Written exercise:
Stop after the line containing "seed=random.random(count), pale=random.random(count) if": print each line exactly from the first line of the listing up to that point.
Available data start
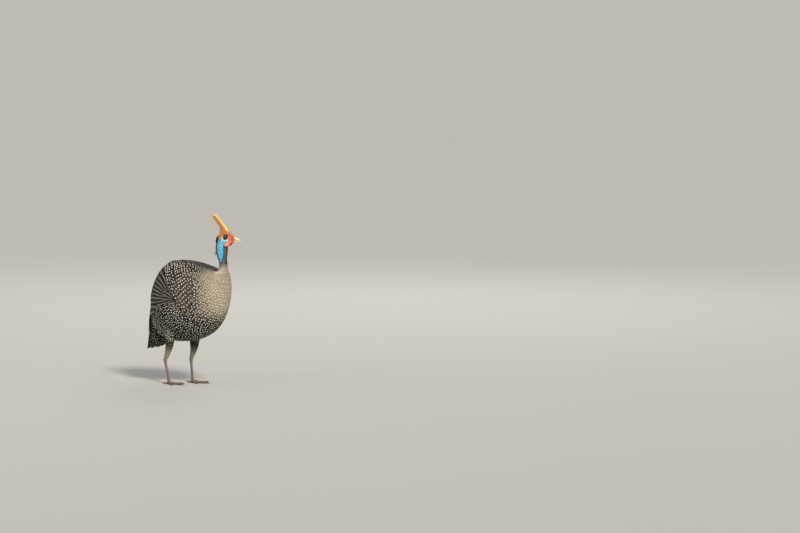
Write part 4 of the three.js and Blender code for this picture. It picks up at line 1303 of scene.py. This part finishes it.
# Bristles: a dark mane down the nape, and short hairs on the throat.
def hairs(surface, v, a, length, half, low, high, sway, curl, thick, steps, bake, camber=0.0, across=1,
          lean=0.0, tint=False):
    """Blades rooted at (v, a). A size given as a pair is drawn between its ends."""
    count = len(v)
    draw = lambda size: random.uniform(*size, count) if isinstance(size, tuple) else size
    return vanes(surface, v, a, length=draw(length), half=draw(half), low=low, high=draw(high),
                 turn=lean + spread(sway, count), camber=camber, curl=draw(curl), thick=thick, steps=steps,
                 across=across, outline=outline_blade, bake=(bake[0] + v * bake[1], a),
                 seed=random.random(count), pale=random.random(count) if tint else 0.0)


def bristles():
    # Where the neck's bristles start in the map named OFBake, and how far they run in it.
    nape = (0.02, 0.05)
    v = random.uniform(0.0, 0.62, 900)
    a = np.clip(spread(0.40, 900), -0.85, 0.85)
    groups = [hairs(neck, v, a, (4, 8), (0.28, 0.5), -0.9, (0.2, 1.1), 0.18, (0, 1.6), 0.14, 4, nape, 0.05)]
    v = random.uniform(0.05, 0.5, 90)
    a = spread(0.26, 90)
    groups.append(hairs(neck, v, a, (6, 11), 0.32, -0.6, (1.2, 3.2), 0.25, (0, 4), 0.16, 6, nape))
    # The tuft stands out from the nape.
    v = random.normal(0.24, 0.035, 26)
    a = spread(0.16, 26)
    groups.append(hairs(neck, v, a, (9, 14), 0.5, -0.6, (6, 10.5), 0.35, (2, 8), 0.2, 6, nape))
    v = random.uniform(0.12, 0.62, 330)
    a = math.pi + np.clip(spread(0.42, 330), -0.75, 0.75)
    groups.append(hairs(neck, v, a, (3, 5.5), (0.3, 0.55), -0.8, (0.2, 0.7), 0.2, 0.0, 0.13, 3, nape, 0.05,
                        tint=True))
    # Short black feathers close the back of the head, under the horn's saddle.
    v = random.uniform(0.03, 0.36, 900)
    a = np.clip(spread(1.0, 900), -2.6, 2.6)
    at = to_head(crown(v, a))
    keep = (at[:, 0] < -9.5 + 0.12 * np.abs(at[:, 1])) & (at[:, 2] < 12)
    v, a = v[keep], a[keep]
    groups.append(hairs(crown, v, a, (3.5, 6.5), (0.5, 0.85), -0.5, (0.2, 0.7), 0.3, (0, 1.2), 0.14, 4,
                        (0.005, 0.01), 0.08, across=2, lean=math.pi + np.sign(a) * 1.1))
    return groups


def bristle_material():
    material = new_material("bristle", roughness=0.5, specular=0.35)
    n = Nodes(material)
    tone = n.mix(n.value("seed"), (0.006, 0.006, 0.008), (0.03, 0.026, 0.026))
    tone = n.mix(n.mul(n.value("pale"), 0.8), tone, (0.13, 0.11, 0.11))
    streak = n.noise(n.place(), 1200.0, 2.0)
    n.finish(n.mix(n.mul(n.ramp(streak, 0.5, 0.8), 0.4), tone, (0.05, 0.045, 0.045)))
    return material


coat_piece("bristles", bristles(), bristle_material())


# Shanks and feet
def toe_way(leg, turn):
    angle = math.radians(turn * leg["side"] + leg["side"] * 4)
    return np.array([math.cos(angle), math.sin(angle), 0.0])


def tube(stations, sides, sideways):
    """Rings square to a path of (centre, half across, half up)."""
    rings = []
    centres = np.array([s[0] for s in stations], float)
    for k, (c, h1, h2) in enumerate(stations):
        along = centres[min(k + 1, len(centres) - 1)] - centres[max(k - 1, 0)]
        along /= np.linalg.norm(along)
        b = np.cross(along, sideways)
        b /= np.linalg.norm(b)
        a = np.cross(b, along)
        rings.append(oval(c, a * h1, b * h2, sides))
    return rings


def scale_material():
    material = new_material("scales", roughness=0.5, specular=0.4, coat=0.05, coat_rough=0.4)
    n = Nodes(material)
    place = n.place()
    plate = n.value("plate")
    cell = n.cells(place, 520.0)
    border = n.cells(place, 520.0, "DISTANCE_TO_EDGE")
    broad = n.noise(place, 120.0, 3.0)
    colour = n.mix(n.ramp(broad, 0.3, 0.7), (0.085, 0.058, 0.048), (0.20, 0.14, 0.115))
    colour = n.mix(n.mul(n.ramp(cell, 0.2, 0.7), 0.35), colour, (0.28, 0.20, 0.165))
    between = n.mul(n.ramp(border, 0.10, 0.02), n.less(1.0, n.ramp(plate, 0.05, 0.2)))
    gap = n.math("MAXIMUM", between, n.mul(n.ramp(plate, 0.75, 0.95), 0.9))
    colour = n.mix(n.mul(gap, 0.7), colour, (0.035, 0.024, 0.02))
    height = n.less(n.mul(border, 0.6), gap)
    n.finish(colour, normal=n.bump(height, 0.6, 0.0004))
    return material


def claw_material():
    material = new_material("claw", roughness=0.32, specular=0.45, coat=0.15, coat_rough=0.2)
    n = Nodes(material)
    grain = n.noise(n.place(), 800.0, 3.0)
    colour = n.mix(n.ramp(grain, 0.3, 0.7), (0.022, 0.017, 0.015), (0.085, 0.065, 0.052))
    n.finish(colour, normal=n.bump(grain, 0.2, 0.0002))
    return material


scales, claw_look = scale_material(), claw_material()
for name, leg in LEGS.items():
    hock, foot = np.array(leg["hock"], float), np.array(leg["foot"], float)
    stations = []
    for t in np.linspace(-0.06, 1.0, 70):
        swell = 1.5 * math.exp(-((t / 0.1) ** 2)) + 0.9 * math.exp(-(((1 - t) / 0.12) ** 2))
        stations.append((hock + (foot - hock) * t, SHANK_HALF * 0.82 + swell, SHANK_HALF + swell))
    pieces = [loft_object("shank", tube(stations, 28, np.array([0, 1.0, 0])))]
    ball = []
    for t in np.linspace(0, math.pi, 18)[1:-1]:
        half, height = BALL_HALF * math.sin(t), 5.4 + BALL_HALF * math.cos(t)
        ball.append(oval((foot[0], foot[1], height), (half, 0, 0), (0, half, 0), 24))
    pieces.append(loft_object("ball", ball))
    for toe, (turn, length) in TOES.items():
        way = toe_way(leg, turn)
        hind = toe == "hind"
        pads = through([(1.15, 0, 0), (0.86, 0, 0), (1.02, 0, 0), (0.84, 0, 0), (0.98, 0, 0), (0.80, 0, 0)])
        stations = []
        for s in np.linspace(0, 1.0, 26):
            r = TOE_HALF * pads(np.array(s))[0] * (0.8 if hind else 1)
            rise = mix(5.5 if hind else 4.0, 0.0, smooth(s / 0.55))
            centre = np.array([foot[0], foot[1], r * 0.82 + rise]) + way * s * length
            stations.append((centre, r, r))
        pieces.append(loft_object("toe", tube(stations, 20, np.array([-way[1], way[0], 0]))))
    legskin = remeshed(joined(f"leg_{name}_skin", pieces), SKIN_VOXEL, rounds=3)
    points = vertices(legskin)
    out = normals(legskin)
    # Scutes: plates across the front of the shank and over each toe.
    shank = points[:, 2] > 12
    front = smooth((out[:, 0] + 0.05) / 0.5)
    up_shank = (points[:, 2] % SCUTE["shank"]) / SCUTE["shank"]
    over_toe = smooth((out[:, 2] - 0.1) / 0.5) * (~shank)
    run = np.linalg.norm(points[:, :2] - foot[:2], axis=1)
    along_toe = 1 - (run % SCUTE["toe"]) / SCUTE["toe"]
    plate = np.where(shank, front * up_shank, over_toe * along_toe)
    lift = np.where(shank, 0.32 * front * up_shank, 0.28 * over_toe * along_toe)
    points = points + out * lift[:, None]
    points[:, 2] = np.maximum(points[:, 2], 0.0)
    set_vertices(legskin, points)
    add_value(legskin.data, "plate", plate)
    dress(legskin, scales)
    shells.append(legskin)
    for toe, (turn, length) in TOES.items():
        way = toe_way(leg, turn)
        root = np.array([foot[0], foot[1], 0]) + way * (length - 1.2)
        reach = 11 * (0.7 if toe == "hind" else 1) + 1.8
        shape = through([(2.7, 2.2, 0), (3.3, 2.0, 0), (2.6, 1.3, 0), (0.9, 0.35, 0)])
        stations = []
        for s in np.linspace(0, 1, 18):
            h = shape(np.array(s))
            stations.append((root + way * s * reach + np.array([0, 0, h[0]]), h[1] * 0.85, h[1]))
        claw = loft_object(f"nail_{name}_{toe}", tube(stations, 16, np.array([-way[1], way[0], 0])))
        dress(claw, claw_look)
        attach(claw, "root")
        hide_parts(f"claw_{name}_{toe}")


# The skin from the face to the toes is one object.
skin = joined("skin", [face, *shells])
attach(skin, "root")
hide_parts("torso", "neck_feathered", "neck_bare", "head", "wattle_left", "wattle_right",
            "wing_left", "wing_right", "tail", "thigh_left", "thigh_right", "shank_left", "shank_right",
            "foot_left", "foot_right")


# Floor
floor_material = new_material("floor", roughness=0.9, specular=0.2)
n = Nodes(floor_material)
n.finish(n.mix(n.noise(n.place(), 0.8, 3.0), (0.50, 0.50, 0.49), (0.52, 0.52, 0.51)))
corners = [(-120, -60, 0), (120, -60, 0), (120, 400, 0), (-120, 400, 0)]
floor = mesh_object("floor", np.array(corners, float), np.array([[0, 1, 2, 3]]))
dress(floor, floor_material)

# Camera, at the photograph's angle: the bird stands left of the middle of the frame.
FRAME, FEET = (800, 533), (188.5, 384)
LENS, SENSOR = 250, 36
FOCAL_PIXELS = LENS / SENSOR * FRAME[0]
azimuth, elevation, distance = math.radians(38), math.radians(4.5), 15.55
level = math.cos(elevation)
forward = np.array([-math.sin(azimuth) * level, math.cos(azimuth) * level, -math.sin(elevation)])
right = np.array([math.cos(azimuth), math.sin(azimuth), 0.0])
up = np.cross(right, forward)
foot_point = np.array([SHIFT * 0.001, 0, 0])
offset = right * ((FEET[0] - FRAME[0] / 2) / FOCAL_PIXELS * distance)
offset = offset - up * ((FEET[1] - FRAME[1] / 2) / FOCAL_PIXELS * distance)
camera_data = bpy.data.cameras.new("camera")
camera_data.lens = LENS
camera_data.sensor_width = SENSOR
camera_data.clip_end = 1000
camera = bpy.data.objects.new("camera", camera_data)
bpy.context.scene.collection.objects.link(camera)
camera.matrix_world = Matrix([(*row, 0) for row in zip(right, up, -forward)] + [(0, 0, 0, 1)])
camera.location = Vector(foot_point - offset - forward * distance)
bpy.context.scene.camera = camera


# Lights
def lamp(name, kind, place, size, power, colour):
    data = bpy.data.lights.new(name, kind)
    data.energy = power
    data.color = colour
    if kind == "SUN":
        data.angle = size
    else:
        data.shape = "DISK"
        data.size = size
    light = bpy.data.objects.new(name, data)
    light.location = place
    light.rotation_euler = (Vector((0, 0, 0.25)) - Vector(place)).to_track_quat("-Z", "Y").to_euler()
    bpy.context.scene.collection.objects.link(light)


lamp("key", "SUN", (3.2, -2.0, 3.0), math.radians(12), 3.1, (1.0, 0.93, 0.80))
lamp("fill", "AREA", (-1.6, -3.2, 1.2), 2.4, 22, (0.95, 0.97, 1.0))
lamp("rim", "AREA", (-1.5, 3.0, 2.2), 1.6, 22, (1.0, 0.98, 0.95))
world = bpy.data.worlds.new("world")
world.use_nodes = True
world.node_tree.nodes["Background"].inputs[0].default_value = (0.87, 0.86, 0.84, 1)
world.node_tree.nodes["Background"].inputs[1].default_value = 0.5
bpy.context.scene.world = world
bpy.context.scene.view_settings.view_transform = "Standard"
Available data end
Output for this task:
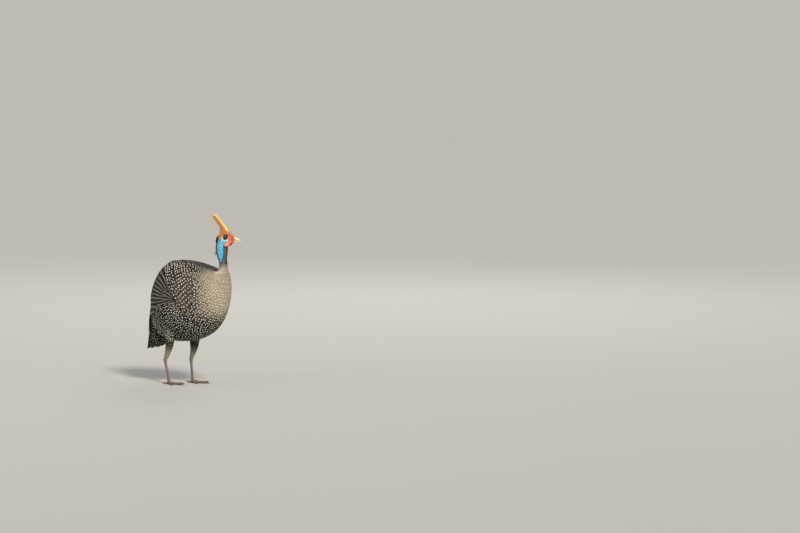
Write part 4 of the three.js and Blender code for this picture. It picks up at line 1303 of scene.py. This part finishes it.
# Bristles: a dark mane down the nape, and short hairs on the throat.
def hairs(surface, v, a, length, half, low, high, sway, curl, thick, steps, bake, camber=0.0, across=1,
          lean=0.0, tint=False):
    """Blades rooted at (v, a). A size given as a pair is drawn between its ends."""
    count = len(v)
    draw = lambda size: random.uniform(*size, count) if isinstance(size, tuple) else size
    return vanes(surface, v, a, length=draw(length), half=draw(half), low=low, high=draw(high),
                 turn=lean + spread(sway, count), camber=camber, curl=draw(curl), thick=thick, steps=steps,
                 across=across, outline=outline_blade, bake=(bake[0] + v * bake[1], a),
                 seed=random.random(count), pale=random.random(count) if tint else 0.0)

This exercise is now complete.